Chapter 2 -- The 50-Day Plan For Building A Personal Assistant Agentic System (PAAS)
PHASE 2: API INTEGRATIONS (Days 11-25)
In this phase, you'll build the data collection foundation of your PAAS by implementing integrations with all your target information sources. Each integration will follow a similar pattern: first understanding the API and data structure, then implementing core functionality, and finally optimizing and extending the integration. You'll apply the foundational patterns established in Phase 1 while adapting to the unique characteristics of each source. By the end of this phase, your system will be able to collect data from all major research, code, patent, and financial news sources.
Day 15-16: HuggingFace Integration
These two days will focus on integrating with HuggingFace Hub, the central repository for open-source AI models and datasets. You'll learn how to monitor new model releases, track dataset publications, and analyze community engagement with different AI resources. You'll develop systems to identify significant new models, understand their capabilities, and compare them with existing approaches. You'll also create methods for tracking dataset trends and understanding what types of data are being used to train cutting-edge models. Throughout, you'll connect these insights with your arXiv and GitHub monitoring to build a comprehensive picture of the AI research and development ecosystem.
-
Morning (3h): Study HuggingFace Hub API
- Model card metadata: Explore the structure of HuggingFace model cards, understanding how to extract information about model architecture, training data, performance metrics, and limitations that define a model's capabilities. Study the taxonomy of model types, tasks, and frameworks used on HuggingFace to create categorization systems for your monitoring.
- Dataset information: Learn how dataset metadata is structured on HuggingFace, including information about size, domain, licensing, and intended applications that determine how datasets are used. Understand the relationships between datasets and models, tracking which datasets are commonly used for which tasks.
- Community activities: Study the community aspects of HuggingFace, including spaces, discussions, and collaborative projects that indicate areas of active interest. Develop methods for assessing the significance of community engagement metrics as signals of important developments in the field.
-
Afternoon (3h): Implement HuggingFace tracking
- Monitor new model releases: Build systems that track new model publications on HuggingFace, filtering for relevance to your areas of interest and detecting significant innovations or performance improvements. Create analytics that compare new models against existing benchmarks to assess their importance and potential impact.

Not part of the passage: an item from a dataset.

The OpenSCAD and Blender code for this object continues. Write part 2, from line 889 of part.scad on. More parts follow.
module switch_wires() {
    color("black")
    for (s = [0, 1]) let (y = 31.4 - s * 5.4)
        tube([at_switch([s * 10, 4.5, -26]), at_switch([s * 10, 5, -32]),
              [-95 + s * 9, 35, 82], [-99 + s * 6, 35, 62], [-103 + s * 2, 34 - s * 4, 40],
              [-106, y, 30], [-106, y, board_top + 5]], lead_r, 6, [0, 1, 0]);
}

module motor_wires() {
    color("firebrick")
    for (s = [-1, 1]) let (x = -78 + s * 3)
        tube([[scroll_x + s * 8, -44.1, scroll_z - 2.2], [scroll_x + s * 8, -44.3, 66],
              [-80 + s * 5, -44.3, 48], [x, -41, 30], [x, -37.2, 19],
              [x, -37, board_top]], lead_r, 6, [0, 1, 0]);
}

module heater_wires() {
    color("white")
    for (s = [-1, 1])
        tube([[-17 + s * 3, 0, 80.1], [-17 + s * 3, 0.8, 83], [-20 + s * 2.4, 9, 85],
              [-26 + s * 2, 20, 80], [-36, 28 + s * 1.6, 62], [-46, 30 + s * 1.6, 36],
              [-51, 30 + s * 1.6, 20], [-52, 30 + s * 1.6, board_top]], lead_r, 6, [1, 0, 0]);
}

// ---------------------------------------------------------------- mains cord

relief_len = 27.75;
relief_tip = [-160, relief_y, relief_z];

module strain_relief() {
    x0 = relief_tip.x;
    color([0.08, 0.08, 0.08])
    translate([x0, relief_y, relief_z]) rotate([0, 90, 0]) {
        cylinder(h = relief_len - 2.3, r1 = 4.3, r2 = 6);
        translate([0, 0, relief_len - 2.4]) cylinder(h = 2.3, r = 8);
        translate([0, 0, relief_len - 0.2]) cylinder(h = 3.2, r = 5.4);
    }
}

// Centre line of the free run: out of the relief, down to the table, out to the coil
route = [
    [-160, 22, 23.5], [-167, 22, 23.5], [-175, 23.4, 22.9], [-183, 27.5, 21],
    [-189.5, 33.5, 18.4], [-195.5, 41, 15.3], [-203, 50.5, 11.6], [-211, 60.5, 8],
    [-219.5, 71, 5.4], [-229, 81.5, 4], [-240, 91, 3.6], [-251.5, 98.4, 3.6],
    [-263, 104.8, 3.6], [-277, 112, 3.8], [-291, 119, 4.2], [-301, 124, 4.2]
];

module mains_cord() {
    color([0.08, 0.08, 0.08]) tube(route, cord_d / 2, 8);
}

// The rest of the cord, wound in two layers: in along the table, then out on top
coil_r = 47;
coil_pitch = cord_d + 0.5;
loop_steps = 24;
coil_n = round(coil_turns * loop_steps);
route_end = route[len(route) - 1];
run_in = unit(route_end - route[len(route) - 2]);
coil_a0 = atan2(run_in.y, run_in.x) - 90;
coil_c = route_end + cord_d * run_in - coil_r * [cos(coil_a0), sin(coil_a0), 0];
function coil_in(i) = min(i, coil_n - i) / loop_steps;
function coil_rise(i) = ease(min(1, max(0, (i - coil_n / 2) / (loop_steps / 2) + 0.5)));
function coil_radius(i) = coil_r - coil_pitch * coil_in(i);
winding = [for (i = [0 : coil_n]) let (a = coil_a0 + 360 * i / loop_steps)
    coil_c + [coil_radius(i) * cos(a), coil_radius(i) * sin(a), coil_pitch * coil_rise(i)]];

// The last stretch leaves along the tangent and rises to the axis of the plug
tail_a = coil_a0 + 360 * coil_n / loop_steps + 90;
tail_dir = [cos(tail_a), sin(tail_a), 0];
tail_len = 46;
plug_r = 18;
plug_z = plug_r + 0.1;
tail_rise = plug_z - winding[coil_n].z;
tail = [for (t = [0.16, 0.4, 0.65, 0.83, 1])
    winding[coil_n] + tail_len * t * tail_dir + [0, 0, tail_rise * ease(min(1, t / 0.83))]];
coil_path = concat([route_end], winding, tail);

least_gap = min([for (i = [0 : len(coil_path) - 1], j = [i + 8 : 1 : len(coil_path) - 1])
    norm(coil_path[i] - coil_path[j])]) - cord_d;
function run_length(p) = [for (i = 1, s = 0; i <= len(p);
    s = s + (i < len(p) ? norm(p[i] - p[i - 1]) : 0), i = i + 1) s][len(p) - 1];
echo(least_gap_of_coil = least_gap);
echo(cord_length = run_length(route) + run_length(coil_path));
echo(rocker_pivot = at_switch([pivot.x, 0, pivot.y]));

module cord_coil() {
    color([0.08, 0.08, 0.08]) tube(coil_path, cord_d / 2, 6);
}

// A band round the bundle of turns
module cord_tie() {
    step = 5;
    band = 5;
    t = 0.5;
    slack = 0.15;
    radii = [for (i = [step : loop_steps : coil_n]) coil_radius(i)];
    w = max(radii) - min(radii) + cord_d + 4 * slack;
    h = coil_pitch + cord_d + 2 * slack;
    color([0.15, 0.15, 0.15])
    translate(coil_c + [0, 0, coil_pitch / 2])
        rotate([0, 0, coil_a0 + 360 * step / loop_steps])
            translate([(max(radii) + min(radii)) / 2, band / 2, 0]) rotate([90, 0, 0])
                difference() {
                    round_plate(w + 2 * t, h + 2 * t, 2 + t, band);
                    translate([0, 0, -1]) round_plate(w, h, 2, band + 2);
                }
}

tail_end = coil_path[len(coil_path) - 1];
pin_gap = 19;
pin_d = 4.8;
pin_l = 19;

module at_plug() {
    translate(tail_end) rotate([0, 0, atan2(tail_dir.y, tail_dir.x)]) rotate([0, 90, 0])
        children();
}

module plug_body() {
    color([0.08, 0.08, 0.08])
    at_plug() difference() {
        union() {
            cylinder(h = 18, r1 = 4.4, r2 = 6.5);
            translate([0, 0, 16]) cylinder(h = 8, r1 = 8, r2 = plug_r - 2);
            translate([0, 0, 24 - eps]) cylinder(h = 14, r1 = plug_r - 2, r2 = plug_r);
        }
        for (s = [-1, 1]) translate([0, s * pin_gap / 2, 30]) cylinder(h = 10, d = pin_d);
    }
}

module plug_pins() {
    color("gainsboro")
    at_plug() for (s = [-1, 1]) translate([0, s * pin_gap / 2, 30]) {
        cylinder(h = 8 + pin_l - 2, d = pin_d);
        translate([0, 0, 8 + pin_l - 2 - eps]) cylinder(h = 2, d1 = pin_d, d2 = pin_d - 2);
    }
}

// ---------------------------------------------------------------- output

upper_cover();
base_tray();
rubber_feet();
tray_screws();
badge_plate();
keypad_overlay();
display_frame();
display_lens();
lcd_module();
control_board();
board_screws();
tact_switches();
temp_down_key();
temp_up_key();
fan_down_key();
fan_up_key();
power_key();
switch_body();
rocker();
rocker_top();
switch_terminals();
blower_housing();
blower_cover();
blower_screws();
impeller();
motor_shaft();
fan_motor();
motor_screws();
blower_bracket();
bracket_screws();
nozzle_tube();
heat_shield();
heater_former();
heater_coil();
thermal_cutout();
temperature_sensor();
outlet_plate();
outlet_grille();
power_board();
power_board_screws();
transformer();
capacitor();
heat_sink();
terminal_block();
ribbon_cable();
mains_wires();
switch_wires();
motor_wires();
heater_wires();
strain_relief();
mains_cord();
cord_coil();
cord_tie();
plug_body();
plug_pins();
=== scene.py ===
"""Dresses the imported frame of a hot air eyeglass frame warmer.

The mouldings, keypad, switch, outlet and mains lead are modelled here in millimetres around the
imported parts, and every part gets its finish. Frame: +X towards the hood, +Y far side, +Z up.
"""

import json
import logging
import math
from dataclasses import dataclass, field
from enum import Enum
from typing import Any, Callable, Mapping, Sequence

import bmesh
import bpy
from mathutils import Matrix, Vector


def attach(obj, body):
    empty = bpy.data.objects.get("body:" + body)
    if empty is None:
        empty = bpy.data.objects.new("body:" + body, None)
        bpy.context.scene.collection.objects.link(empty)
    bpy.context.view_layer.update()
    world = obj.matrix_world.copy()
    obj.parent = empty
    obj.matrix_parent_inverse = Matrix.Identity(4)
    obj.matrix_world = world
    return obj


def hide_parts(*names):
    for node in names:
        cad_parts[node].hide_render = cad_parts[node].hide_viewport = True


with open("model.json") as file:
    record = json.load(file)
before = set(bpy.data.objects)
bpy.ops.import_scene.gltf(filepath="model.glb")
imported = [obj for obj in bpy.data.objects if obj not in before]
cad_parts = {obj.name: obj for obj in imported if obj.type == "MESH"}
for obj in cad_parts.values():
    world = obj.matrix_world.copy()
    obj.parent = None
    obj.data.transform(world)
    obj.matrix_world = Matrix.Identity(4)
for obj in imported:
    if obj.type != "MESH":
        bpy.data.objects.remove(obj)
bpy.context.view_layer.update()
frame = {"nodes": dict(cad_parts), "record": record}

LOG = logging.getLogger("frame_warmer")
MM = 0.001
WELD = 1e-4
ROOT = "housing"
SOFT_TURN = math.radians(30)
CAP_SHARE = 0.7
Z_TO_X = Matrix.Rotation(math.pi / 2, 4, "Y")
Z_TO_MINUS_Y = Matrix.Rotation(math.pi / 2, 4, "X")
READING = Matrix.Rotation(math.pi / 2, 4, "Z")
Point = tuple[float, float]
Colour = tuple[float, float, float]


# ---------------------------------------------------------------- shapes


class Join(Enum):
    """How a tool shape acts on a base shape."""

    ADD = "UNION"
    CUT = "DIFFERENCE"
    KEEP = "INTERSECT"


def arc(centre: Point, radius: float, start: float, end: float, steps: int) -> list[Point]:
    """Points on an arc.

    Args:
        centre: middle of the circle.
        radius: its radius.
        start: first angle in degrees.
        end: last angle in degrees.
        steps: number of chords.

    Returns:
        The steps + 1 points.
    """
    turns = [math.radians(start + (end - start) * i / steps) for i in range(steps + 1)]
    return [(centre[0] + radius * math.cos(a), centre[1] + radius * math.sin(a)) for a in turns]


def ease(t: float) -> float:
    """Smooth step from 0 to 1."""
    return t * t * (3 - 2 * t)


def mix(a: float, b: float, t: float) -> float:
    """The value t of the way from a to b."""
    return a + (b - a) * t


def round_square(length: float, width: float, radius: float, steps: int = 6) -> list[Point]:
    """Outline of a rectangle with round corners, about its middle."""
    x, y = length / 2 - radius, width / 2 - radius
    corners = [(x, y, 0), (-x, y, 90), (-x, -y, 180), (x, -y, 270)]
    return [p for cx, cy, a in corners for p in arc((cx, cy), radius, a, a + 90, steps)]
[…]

- Track popular datasets: Implement monitoring for dataset publications and updates, identifying new data resources that could enable advances in specific AI domains. Develop classification systems for datasets based on domain, task type, and potential applications to organized monitoring.
- Analyze community engagement metrics: Create analytics tools that process download statistics, GitHub stars, spaces usage, and discussion activity to identify which models and datasets are gaining traction in the community. Build trend detection algorithms that can spot growing interest in specific model architectures or approaches before they become mainstream.